Each session chooses sync or async emitter based on the cluster configuration when session is started.

Sync streams

New recording modes proxy-sync and node-sync cause proxy and node send events directly to the auth server that uploads the recordings to external storage without buffering the records on disk.

This created potential problem of resuming the session stream. The new audit writer takes advantage of stream status reporting and a new option to resume stream to replay the events that have not been uploaded to the storage.

Auth server never stores any local data of the stream and instead initiates multipart upload, it can be resumed by any other auth server. The loss of the single auth server will not lead to sync sessions termination if another auth server is available to resume the stream.

Async streams

Default mode remains async, the file uploader the events on disk in the new protobuf format.

Disk uploader now attempts to resume the upload to the auth server based on the last reported status if possible.
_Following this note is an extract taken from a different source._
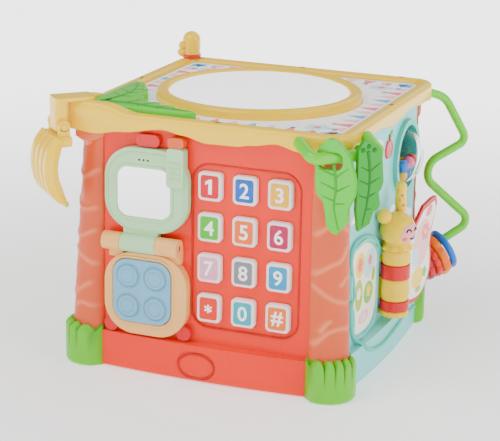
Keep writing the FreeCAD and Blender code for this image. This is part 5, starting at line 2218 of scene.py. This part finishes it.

This solves the problem of very large uploads interrupted because of the server overload or intermittent network problems and auth server can check every event when received, unlike in V0 that required the tarball to be unpacked first.

Completing interrupted sessions

In teleport 4.3 and earlier some streams and sessions were never uploaded to the auth server. The session would stay on the proxy or node without being uploaded for example in cases when node or proxy crashed before marking the session on disk as complete.

Switching to S3 based multipart upload API allows auth server to watch uploads that haven't been completed over grace period (> 12 hours) and complete them.